Korruption nach Öffnungszeiten

Ich stieg in den Bus. Der war voll, aber die Busse, die entlang der Meeresküste fahren, sind immer voll – vor allem im Juli. Der Bus hatte seine besten Jahre schon lange hinter sich, aber zumindest lief er. Die Klimaanlage funktionierte mittelmässig – also nur für die, die direkt unter ihr sassen. Gott sei Dank war ich das. Der Bus fuhr los.

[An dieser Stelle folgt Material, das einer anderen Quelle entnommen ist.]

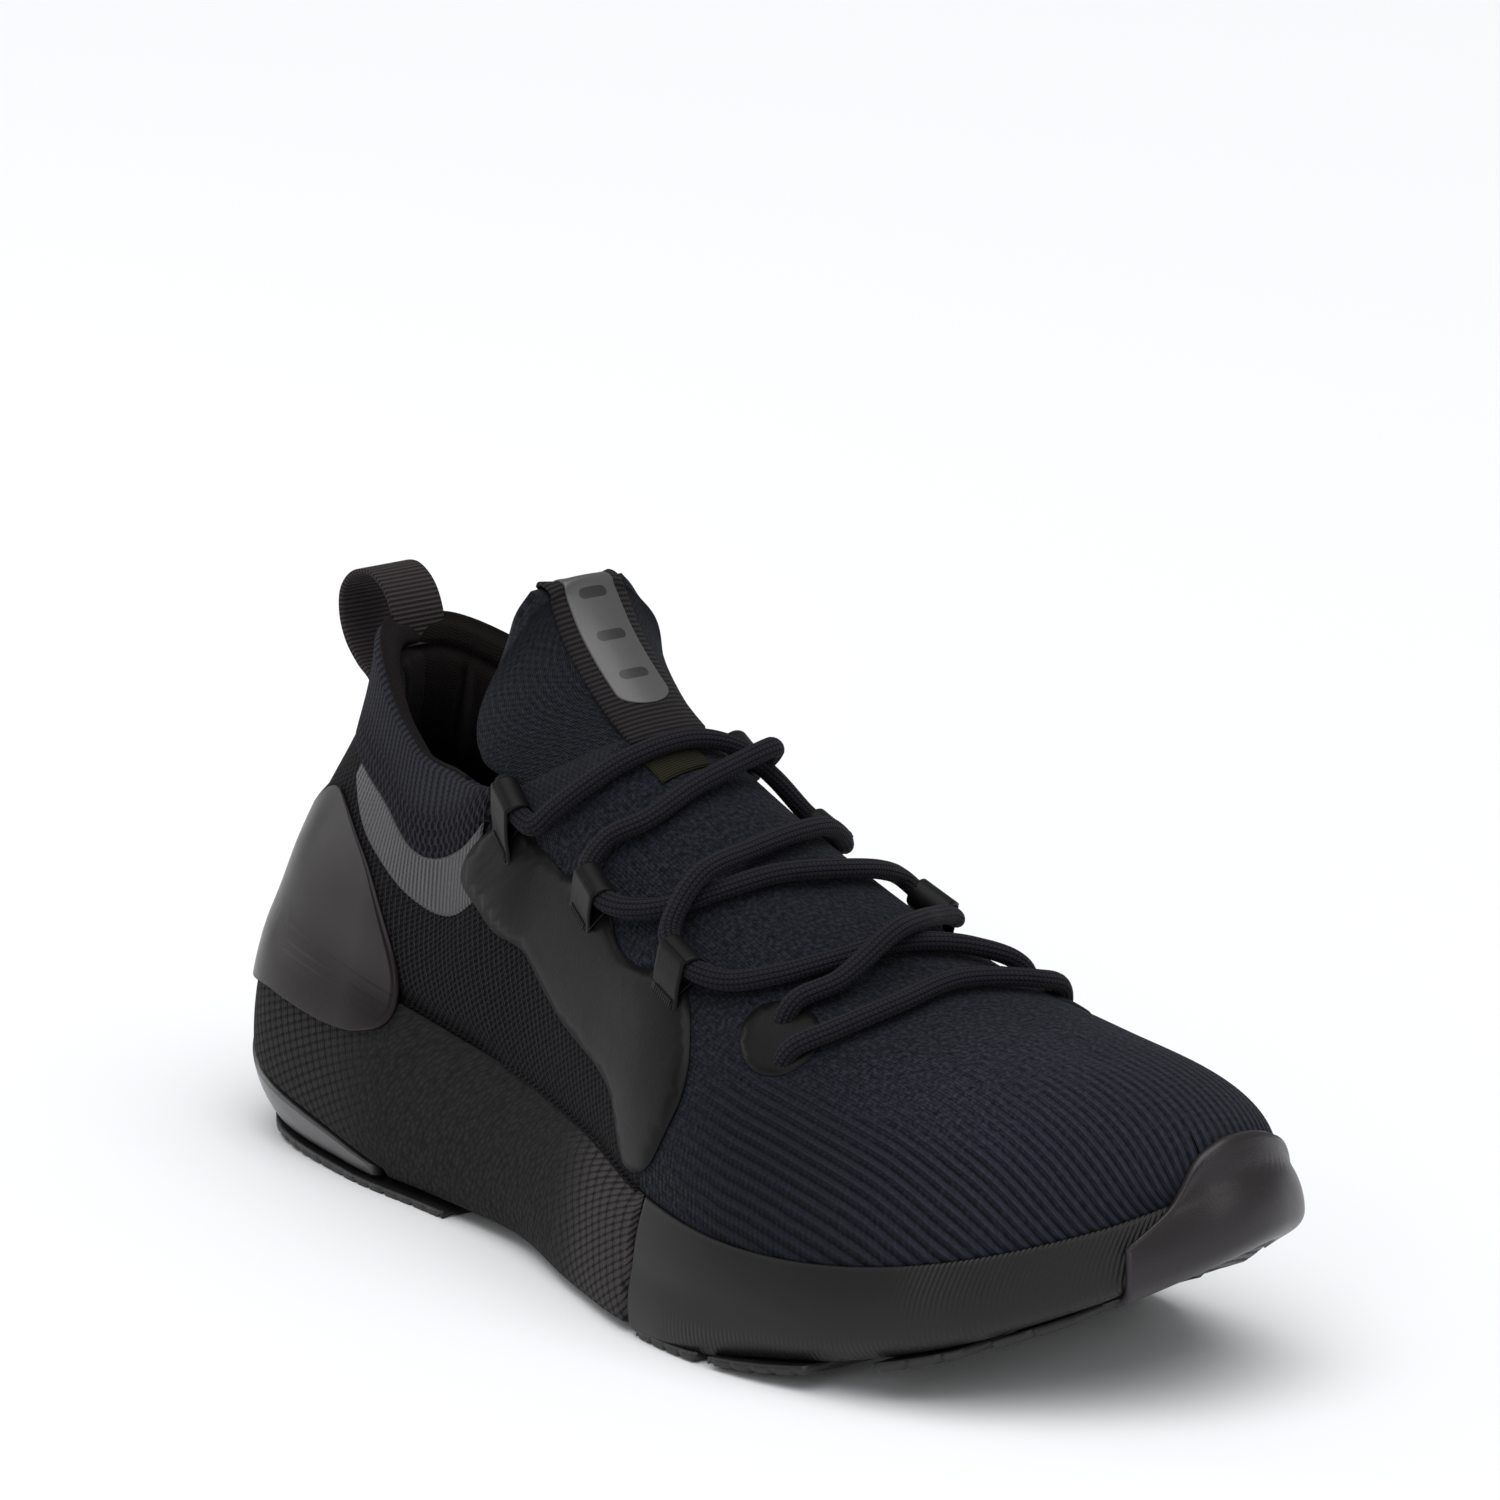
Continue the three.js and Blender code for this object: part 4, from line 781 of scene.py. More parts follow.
def cut_in_three(name):
    """The nodes of a piece that the bending zone divides."""
    return tuple(f"{name}_{end}" for end in ("rear", "flex_zone", "front"))


def station(a, side):
    return a if side < 0 else STATIONS - a


# ---------------------------------------------------------------- midsole
def wall_row(w, v, inset):
    """The sole's wall set in by that much. Its foot flares out towards the ball on the lateral side."""
    flare = smooth(w, 4.9, 6.2) * smooth(w, 8.6, 7.4) * np.clip(1 - np.asarray(v) / 0.5, 0, 1) ** 1.3
    points = wall(w, v) + inward(w) * (np.asarray(inset, float) - 3.2 * flare)[..., None]
    points[..., 2] -= 1.3 * flare
    return points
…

In der ganzen Menschenmenge von sitzenden und stehenden Leuten versuchte eine kleine aber gut geformte Frau durchzukommen. Mit einem Kassiergerät in der Hand und einem Lächeln auf dem Gesicht. Sie hat es bis zu mir geschafft – 3,70 Leva (umgerechnet 1,60 Euro) kostete mich das Ticket bis zu meinem einzigen 2-stündigen Strandaufenthalt in diesem Sommer. Ich zahlte auch mit einem Lächeln – für den Spottpreis würde ich jeden Tag soviel zahlen, hätte ich bloß die Zeit für Rumsitzen am Strand. Egal.

Das Ticket wurde von dem Gerät in ihrer Hand gedruckt und ich konnte mich auf die Fahrt konzentrieren. Ein Kilometer weiter stieg ein anderer Kontrolleur ein – der muss echt bekloppt sein. Ob er es schafft, sich durch diesen überfüllten, nach Schweiss stinkenden Bus zu quälen? Doch Bulgarien tut alles, um die Korruption des kleinen Mannes zu bekämpfen. Er kontrollierte jedes einzelne Ticket gewissenhaft – das Datum, die Busfirma – alles musste auf dem Abdruck stimmen. Hat es auch. Später erfuhr ich, dass er für die Stadt arbeitet, die die privaten Anbieter nun ganz genau unter die Lupe genommen hat. Die Strafen seien hoch, und werden auch in der Tat bezahlt, versichert mir mein Sitzpartner, wenn der Staatliche Kontrolleur auch nur einen einzigen Fehler bei der nichtstaatlichen Kontrolleurin entdecken würde. Ich war so stolz, mein Bulgarien hat die Drohungen aus Brüssel und die Häme aus ganz Europa ernst genommen und geht jetzt richtig hart vor – zumindest da „unten“ in der Gesellschaft. Wehe eine arme Kontrolleurin würde da ein Ticket von 3,70 Leva nicht ausstellen und das Geld in die eigene Tasche stecken. Und so ging ich voller Optimismus baden, dass sich was in unserem Land bewegt.

Nach einem sehr netten Plausch mit Freunden und einer Abkühlung im Schwarzen Meer ging es wieder zurück zu meinen zwei kleinen Jungs nach Burgas. Ich stieg in den Bus ein, hielt brav meine 3,70 in der Hand. Der Bus war halbleer, wer würde bei diesem schönen Wetter schon um 18:30 Uhr zurückfahren wollen. Da kam schon die Kontrolleurin – eine andere, aber auch mit einem breiten Lächeln, nur ohne Ticketgerät. Ich gab das Geld, sie mir gar nichts. Ich fragte: „Und was, wenn der andere kommt, der Staatliche?“ Sie meinte: „Hast du schon auf die Uhr geguckt? Der trinkt bereits irgendwo Bier.“ Sie zwinkerte mir zu und drehte sich um.

Der kleine Hoffnungsschimmer in mir war erloschen. Genauso wie das Geld. Armes, armes Bulgarien, nichts wirst du von meinen 3,70 sehen. Genauso wie du nichts von all den Millionen siehst, die täglich deinem Auge entgehen, du Dummchen.